= Agricultural and Allied Workers' Union of Nigeria =

Nigerian trade union

The Agricultural and Allied Workers' Union of Nigeria (AAWUN) was a trade union representing workers in the agricultural sector in Nigeria.

The union was established in 1978, when the Nigeria government merged various existing unions:

- Aba Livestock Workers' Union
- Finch and Company (West Africa Limited) Workers' Union
- Ibru Group of Companies Workers' Union of Nigeria
- Ijebu Remo Rubber Plantation Workers' Union
- Ilushin Rubber Estate Workers' Union
- Ilutitun Osoro Oil Palm Estate Workers' Union
- Mid-West Timber Industries Workers' Union
- Mitchell Farms African Workers' Union of Nigeria
- Nigeria Timber Industries Workers' Union
- Nigerian Union of Farm, Plantation, Agricultural and Allied Workers
- Nigerian Union of Sea Fishermen
- Obelawo Farcha Fishing Industry Workers' Union
- Oke-Afa Farms Limited and E. O. Ashamu Group of Companies Workers' Union
- Pest Control Staff Union
- Union of Agricultural Workers of Nigeria
- Western State Agricultural Engineering and Allied Workers' Union
- Western State Association of Professional Agriculturists

The union was a founding affiliate of the Nigeria Labour Congress (NLC), and by 1988, it had 50,000 members.
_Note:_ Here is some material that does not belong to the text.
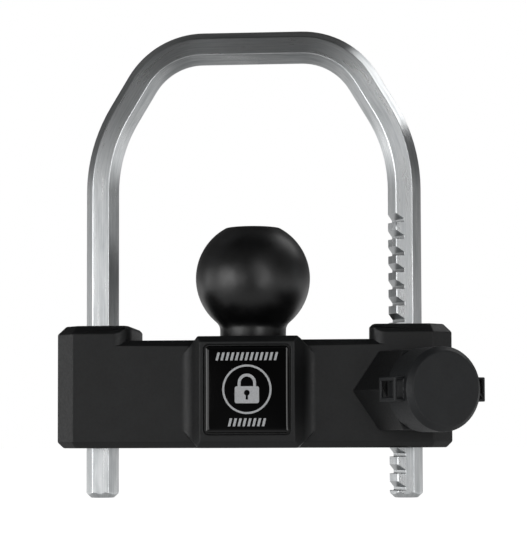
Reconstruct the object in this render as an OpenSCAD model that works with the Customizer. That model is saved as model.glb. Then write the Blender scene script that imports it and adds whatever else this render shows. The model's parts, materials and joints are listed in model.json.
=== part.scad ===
// Trailer coupler lock: a dummy coupler ball on a cast body, and a notched
// hexagonal shackle that closes over the coupler and is held by a keyed pawl.
// Millimetres, +Z up, origin at the centre of the ball, +Y towards the back.

/* [Ball] */
// Diameter of the ball, to suit a 1-7/8 in coupler socket
ball_d = 47.6; // [40:0.1:50.8]
// Height of the flat on the ball above its centre
ball_flat_z = 21.2; // [19:0.1:22]
// Diameter of the ball's neck
neck_d = 27.4; // [24:0.1:30]
// Radius between the ball and its neck
neck_fillet = 4.5; // [3:0.5:5]

/* [Body] */
// Reach of the body to the left of the ball
body_left = 79.6; // [78:0.1:84]
// Reach of the body to the right of the ball
body_right = 82; // [78:0.1:84]
// Depth of the body from front to back
body_depth = 44; // [42:1:50]
// Level of the top of the body
body_top = -26.5; // [-27:0.1:-26]
// Level of the underside of the body
body_bottom = -70.4; // [-74:0.1:-70]
// Chamfer on the upright corners of the body
corner_chamfer = 7.4; // [5:0.1:9]
// Chamfer along the top and bottom edges of the body
edge_chamfer = 2.4; // [1:0.1:3]
// Level of the top of the two raised leg bosses
boss_top = -20.3; // [-22:0.1:-18]
// Distance from the ball to the inner side of each boss
boss_inner = 48.6; // [46:0.1:50]
// Radius on the inner corners of the bosses
boss_round = 7; // [4:0.5:9]
// Chamfer along the front, the back and the outer end of the bosses
boss_chamfer = 3.4; // [2:0.1:4]
// Chamfer round the inner end of the bosses
boss_inner_chamfer = 1.4; // [0.5:0.1:2]

/* [Badge block] */
// Half width of the front of the badge block
block_half = 19.1; // [18.5:0.1:20]
// How far the block stands out of the front of the body
block_stand = 8; // [6:0.5:10]
// Level of the top of the block
block_top = -25.3; // [-26:0.1:-25]
// Radius where the block's sides run into the body
block_fillet = 6; // [4:0.5:6]
// Width of the badge
badge_w = 34.8; // [30:0.1:35]
// Height of the badge
badge_h = 35.8; // [32:0.1:38]
// Level of the centre of the badge
badge_z = -46.9; // [-48:0.1:-46]

/* [Shackle] */
// Width of the hexagonal bar across its flats
bar_af = 12; // [11.8:0.1:12.2]
// Distance between the centres of the legs
leg_spacing = 126.4; // [125:0.1:128]
// Level of the foot of the legs
leg_foot = -91; // [-94:0.5:-88]
// Level of the centre of the top bar
top_bar_z = 96.9; // [90:0.1:110]
// Level at which a leg's line meets its sloping line
shoulder_z = 54.4; // [52:0.1:60]
// Lean of the sloping parts from upright
slope = 31; // [25:1:35]
// Centre line radius of the lower bends
lower_bend = 63.5; // [35:0.5:65]
// Centre line radius of the upper bends
upper_bend = 30; // [18:0.5:32]

/* [Ratchet] */
// Distance from notch to notch
pitch = 6.9; // [6.9:0.1:7]
// Number of notches in the right leg
notches = 17; // [14:1:17]
// Level of the lowest notch's flat
first_notch = -88; // [-89:0.1:-88]
// Depth of a notch below the bar's flat
notch_depth = 2.9; // [2.6:0.1:3]
// Length of a notch's floor along the leg
notch_floor = 1.4; // [1.2:0.1:1.6]
// Length of a notch's slanted end along the leg
notch_slant = 2.3; // [2:0.1:2.6]

/* [Lock] */
// Level of the lock's axis
lock_z = -47.6; // [-48:0.1:-47.2]
// Distance from the right leg's axis to the lock's axis
lock_offset = 11; // [11:0.1:11.5]
// Radius over the corners of the hexagonal lock housing
housing_r = 18.3; // [17:0.1:19]
// Length from the right leg's axis to the front of the housing
housing_end = 33.5; // [32:0.1:35]
// Diameter of the dust cap
cap_d = 33.4; // [33:0.1:34]
// Length of the dust cap
cap_len = 17; // [16:0.5:18]
// Throw of the eccentric pin that moves the pawl
throw = 2.2; // [2.1:0.05:2.3]

/* [Hidden] */
$fn = 72;

half_depth = body_depth / 2;
leg_x = leg_spacing / 2;
bar_r = bar_af / 2 / cos(30);
bar_lap = 0.5;
big = 70;
bush_r = 8.3;
bush_gap = 0.15;

// Levels of the pawl and its channel, which hold three notches
first_held = 5;
pawl_bottom = first_notch + first_held * pitch - 4.7;
pawl_top = pawl_bottom + 22.6;
pawl_gap = 0.2;
pawl_half = 5;
pawl_front = 6.3;
pawl_back = 17;
channel_end = 27;
pin_r = 1.5;
// The eccentric pin works 45 degrees to each side of upright
pin_swing = throw * sin(45);
pawl_travel = 2 * pin_swing;
slot_gap = 0.2;

// Stations along the lock's axis, measured from the right leg's axis
barrel_start = 12.5;
barrel_r = 10;
barrel_bore = 10.05;
head_r = 13.4;
head_end = 43.5;
plug_r = 6.5;
plug_bore = 6.55;
plug_start = 10.9;
plug_head_r = 8;
plug_head = 1.6;
clip_start = 11.3;
clip_t = 0.8;
cam_start = 6.9;
cam_end = 10.4;
cam_r = 4.6;
tail_r = 2.6;
tail_depth = 2.3;
wafer_count = 5;
wafer_start = 18;
wafer_step = 4;
wafer_t = 1.5;
wafer_w = 6.8;
wafer_h = 11.2;
keyway_w = 2;
keyway_h = 7;
ring_station = 30;
ring_section = 0.77;
barrel_pin_station = 14.5;
barrel_pin_tip = 7.6;
cap_gap = 0.3;
cap_wall = 1.8;
cap_bevel = 2;
cap_start = housing_end + cap_gap;
ear_reach = 20.4;
ear_wall = 1.2;
ear_half = 4.8;
ear_len = 12.7;

cover_t = 3;
cover_from = 9.3;
cover_to = 28;
cover_back = -15;
cover_front = 5.7;
screw_x = [14, 23.5];
screw_y = -10.5;

bolt_r = 5.97;
bolt_hole = 6.4;
bolt_top = -9;
bore_depth = 13;
washer_t = 2;
head_h = 8;
dowel_x = 9.6;
dowel_r = 2;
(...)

In 2008, it merged with the Agricultural and Allied Senior Staff Association to form the Agricultural and Allied Employees' Union of Nigeria (AAEUN), but a group of union members disagreed with the merger and continued operating under the AAWUN name. In 2018, the two unions attempted to merge under the name "Agricultural and Allied Union of Nigeria", but this was not approved by the Registrar of Trade Unions. In 2019, the AAWUN finally merged into the AAEUN.